By splitting data into training and test sets, we avoid overfitting, where the model performs well on the training data but poorly on new data.


3. Features and Labels

When working with machine learning models, understanding the concept of features and labels is crucial:

Features

  • Features (also called attributes or predictors) are the individual measurable properties or characteristics of the data. For example, in a dataset predicting house prices, features could include the size of the house, the number of bedrooms, and the neighborhood.

Labels

  • Labels are the target variables that the machine learning model tries to predict or classify. For instance, in the house price prediction example, the label would be the price of the house.

4. Overfitting and Underfitting

A significant challenge in machine learning is ensuring that a model generalizes well to unseen data. The two concepts that come into play here are overfitting and underfitting:

Overfitting

  • Overfitting occurs when the model learns the details and noise in the training data to the extent that it negatively impacts the model's performance on new data. In other words, the model becomes too complex and "memorizes" the training data rather than learning the general patterns.
    • Example: A model that correctly classifies every single training example but fails to generalize to new examples is overfitted.

Underfitting

  • Underfitting happens when the model is too simple to capture the underlying patterns in the data. It results in poor performance both on the training data and unseen data.
    • Example: A linear regression model trying to predict house prices might underfit if the relationship between house features and price is nonlinear.

The goal is to strike a balance between overfitting and underfitting, which is often referred to as finding the bias-variance tradeoff.


5. Evaluation Metrics

After training a model, it's essential to evaluate its performance.

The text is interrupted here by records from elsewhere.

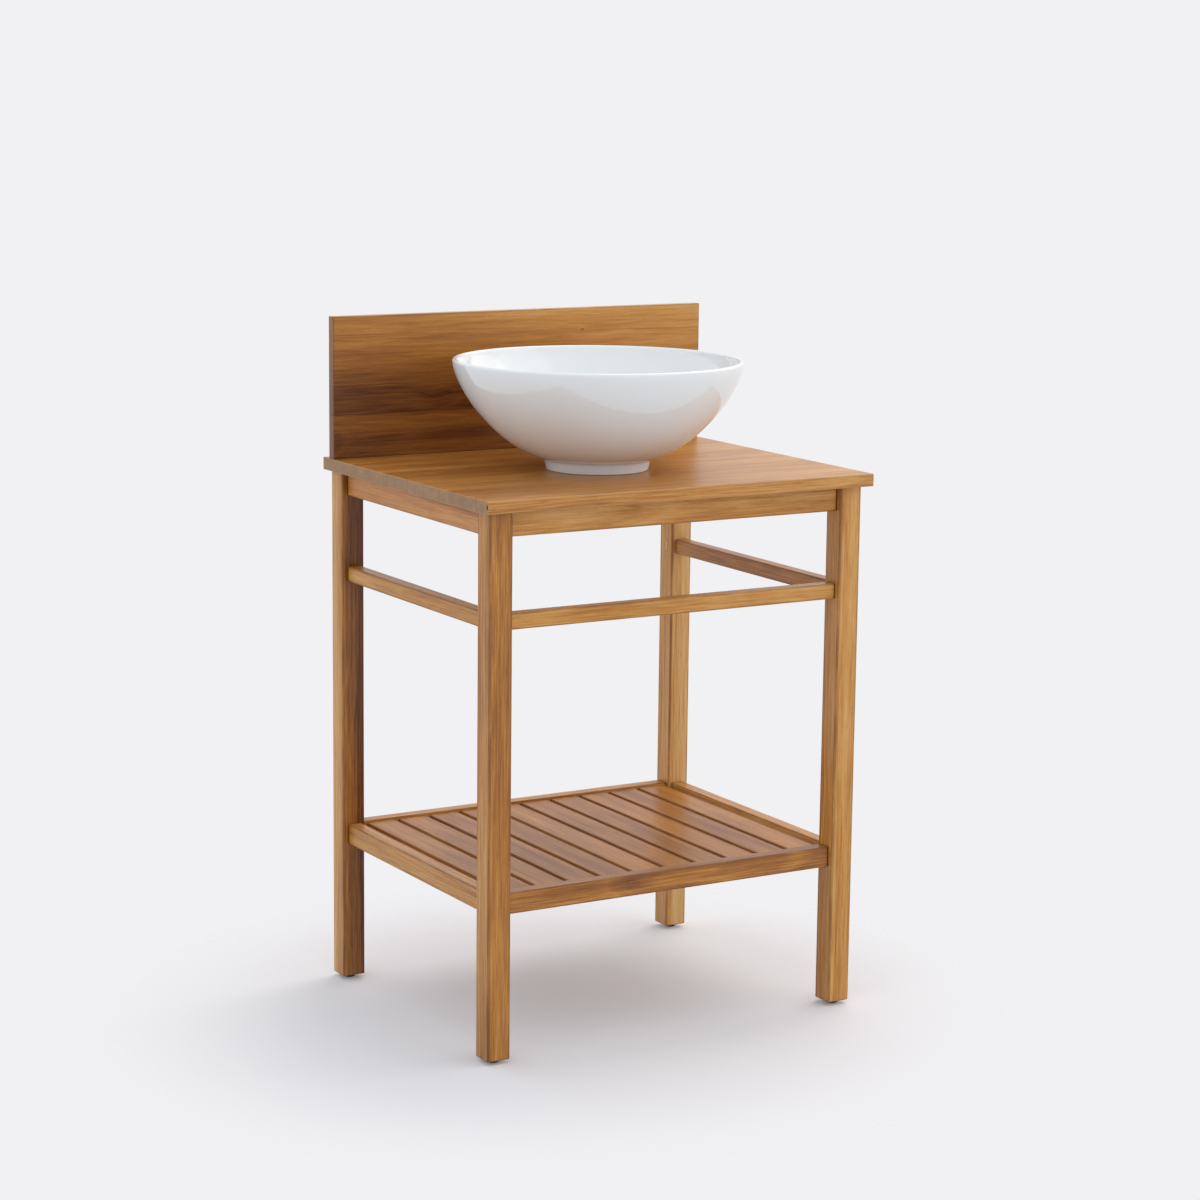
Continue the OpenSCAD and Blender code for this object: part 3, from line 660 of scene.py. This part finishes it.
def bakeMesh(carrier, *helpers):
    # the mesh that an object's modifiers give; the object and its helpers are then removed
    graph = bpy.context.evaluated_depsgraph_get()
    mesh = bpy.data.meshes.new_from_object(carrier.evaluated_get(graph))
    for extra in (carrier, *helpers):
        bpy.data.objects.remove(extra)
    return mesh


def runTree(made, values, mesh, *helpers):
    # evaluates a tree once on a mesh
    tree, keys = made
    carrier = newObject("carrier", mesh)
    modifier = carrier.modifiers.new("nodes", "NODES")
    modifier.node_group = tree
    for label, value in values.items():
        modifier[keys[label]] = value
    return bakeMesh(carrier, *helpers)


def pointsMesh(spots):
    # spots are (place, heading) pairs in metres
    mesh = bpy.data.meshes.new("points")
    mesh.from_pydata([tuple(p) for p, heading in spots], [], [])
    flat = [c for p, heading in spots for c in heading]
    mesh.attributes.new("heading", "FLOAT_VECTOR", "POINT").data.foreach_set("vector", flat)
    return mesh


rowTree, pointsTree = makeRowTree(), makePointsTree()

slats = {"count": 10, "roundOver": 1.5, "ease": 1.0, "seed": 7}
firstLow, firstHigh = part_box("slat_1")
firstMiddle = (firstLow + firstHigh) / 2
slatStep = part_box("slat_2")[0] - firstLow
slatWood = makeWood("slat_wood_grain", firstMiddle, slatwise, 64.6, tone=-0.12, pith=(5, -48), comb=slatStep.x / mm,
                    gloss=0.3, figure=0.75)
slatPattern = finishMesh("slat_pattern", boardMesh(firstLow, firstHigh, slatwise, slats), slatWood)
made = runTree(rowTree, {"Board": slatPattern, "Count": slats["count"], "Step": slatStep, "Finish": slatWood,
                         "Seed": slats["seed"]}, bpy.data.meshes.new("slat_line"), slatPattern)
place(finishMesh("shelf_slats", made, slatWood), "frame", "slat_wood",
      *["slat_%d" % (i + 1) for i in range(slats["count"])])
print("shelf slats laid")

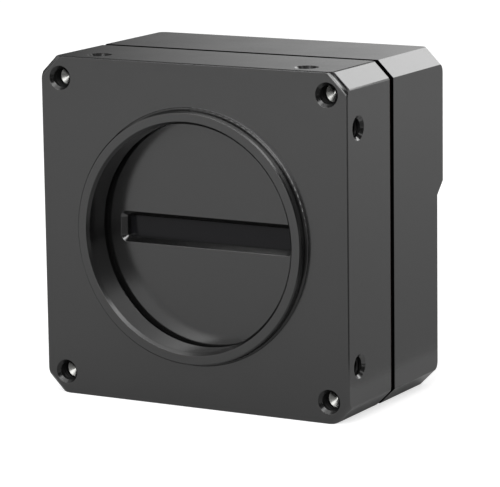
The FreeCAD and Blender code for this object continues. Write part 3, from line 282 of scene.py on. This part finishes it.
def colour_setting(name, description, code):
    """A colour that can be changed in the panel."""
    return FloatVectorProperty(name=name, description=description, default=linear(code),
                               size=4, min=0.0, max=1.0, subtype="COLOR")


def length_setting(name, description, millimetres):
    """A length that can be changed in the panel."""
    return FloatProperty(name=name, description=description, default=millimetres * MM,
                         min=0.0, precision=5, subtype="DISTANCE", unit="LENGTH")


def angle_setting(name, description, angle):
    """An angle, given in degrees, that can be changed in the panel."""
    return FloatProperty(name=name, description=description, default=radians(angle),
                         subtype="ANGLE", unit="ROTATION")


class FinishSettings(bpy.types.PropertyGroup):
    """Colours and grain of the camera's surfaces."""
    front_colour: colour_setting("Front housing", "Anodised front block", "#0f0f0f")
    rear_colour: colour_setting("Rear housing", "Anodised rear block", "#0f0f0f")
    glass_colour: colour_setting("Window", "Coated glass behind the slot", "#141416")
    gasket_colour: colour_setting("Gasket", "Rubber in the seam", "#1d1010")
    # Colour of the bright metal that paints a glint at the drill points
    painted_glint_colour: colour_setting("Drill points", "Bare metal at the ends of the holes", "#7c7c7a")
    # Blasting leaves pits of about 0.05 mm, and they are drawn coarser, so that they show
    grain: length_setting("Blasting grain", "Size of the blasted texture", 0.12)
    grain_height: length_setting("Grain height", "Depth of the blasted texture", 0.004)


class ThreadSettings(bpy.types.PropertyGroup):
    """Sizes of the threads in the mounting holes."""
    pitch: length_setting("Pitch", "Distance from turn to turn", 0.7)
    depth: length_setting("Depth", "Height of the thread", 0.3)
    sides: IntProperty(name="Sides", description="Steps round each turn", default=40, min=12)


class ScrewSettings(bpy.types.PropertyGroup):
    """Sizes of the socket-head screws at the back."""
    ridges: IntProperty(name="Ridges", description="Knurled ridges round a head", default=36,
                        min=6)
    ridge_height: length_setting("Ridge height", "Height of the knurled ridges", 0.09)
    key_width: length_setting("Key width", "Socket width across flats", 2.5)
    key_depth: length_setting("Key depth", "Depth of the socket", 1.4)


class StageSettings(bpy.types.PropertyGroup):
    """Studio round the camera."""
    floor_colour: colour_setting("Floor", "Pale floor and backdrop", "#cbcbcb")
    floor_size: length_setting("Floor size", "Width of the floor", 6000.0)
    level: FloatProperty(name="Level", description="Brightness of the plain light", default=0.5,
                         min=0.0)
    azimuth: angle_setting("Azimuth", "Viewing angle to the right of the front", 29.23)
    elevation: angle_setting("Elevation", "Viewing angle above the horizon", 10.84)
    roll: angle_setting("Roll", "Turn of the view about its centre", -0.764)
    distance: length_setting("Distance", "From the lens of the studio camera", 553.2)
    aim: FloatVectorProperty(name="Aim", description="Point at the middle of the view",
                             default=(0.01162, -0.019775, 0.030893), subtype="XYZ",
                             unit="LENGTH")
    lens: FloatProperty(name="Focal length", description="Of the studio camera, in millimetres",
                        default=227.5, min=1.0)


# ---------------------------------------------------------------- nodes and materials

def add_node(tree, kind, inputs=None, **settings):
    """Adds a node with its settings. Its inputs are values, or sockets or nodes to link from."""
    node = tree.nodes.new(kind)
    for name, value in settings.items():
        setattr(node, name, value)
    for name, value in (inputs or {}).items():
        if isinstance(value, bpy.types.Node):
            value = value.outputs[0]
        if isinstance(value, bpy.types.NodeSocket):
            tree.links.new(value, node.inputs[name])
        else:
            node.inputs[name].default_value = value
    return node


def empty_tree(owner):
    """The node tree of a new material or world, with nothing in it."""
    owner.use_nodes = True
    owner.node_tree.nodes.clear()
    return owner.node_tree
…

Common evaluation metrics depend on the type of problem (e.g., classification or regression):

For Classification:

  • Accuracy: The proportion of correctly predicted labels to total predictions.
    • Example: In a binary classification problem, accuracy is calculated as: Accuracy=Number of correct predictionsTotal predictions
  • Precision: The ratio of correctly predicted positive observations to all predicted positive observations.
    • Example: Precision in email spam detection.
  • Recall: The ratio of correctly predicted positive observations to all actual positives.
    • Example: Recall in detecting fraud in credit card transactions.
  • F1 Score: The harmonic mean of precision and recall, useful for imbalanced datasets.

For Regression:

  • Mean Absolute Error (MAE): The average of the absolute differences between the predicted and actual values.
  • Mean Squared Error (MSE): The average of the squared differences between the predicted and actual values.
  • R-squared (R²): A measure of how well the model's predictions match the actual data.

6. Algorithms and Models

Machine learning uses a variety of algorithms to make predictions or classify data. Some common types include:

Linear Regression

  • A simple model used for predicting a continuous outcome based on input features.
    • Example: Predicting the price of a house based on its features (size, location, etc.).

Decision Trees

  • A model that splits data into branches to make decisions based on feature values.
    • Example: A decision tree to predict whether someone will buy a product based on their age and income.

Support Vector Machines (SVM)

  • A powerful classification algorithm that finds the optimal hyperplane to separate different classes in the data.
    • Example: Using SVM to classify handwritten digits.

K-Nearest Neighbors (KNN)

  • A simple, instance-based learning algorithm that assigns labels based on the majority vote of nearby neighbors.
    • Example: Classifying whether a new email is spam by looking at the nearest labeled emails.

7. Cross-Validation

Cross-validation is a technique used to assess how well the model generalizes to an independent dataset. It helps in preventing overfitting and ensures that the model performs well across different subsets of the data.

K-Fold Cross-Validation

  • The dataset is divided into K subsets (or folds). The model is trained on K-1 folds and tested on the remaining fold. This process is repeated K times, and the average performance is used to evaluate the model.

8. Feature Engineering

Feature engineering is the process of selecting, modifying, or creating new features from raw data. Effective feature engineering can significantly improve the performance of machine learning models.

Examples of Feature Engineering:

  • Normalization/Scaling: Rescaling features to a similar range (e.g., between 0 and 1).
  • One-Hot Encoding: Converting categorical variables into binary vectors.
  • Polynomial Features: Creating new features based on combinations of existing ones.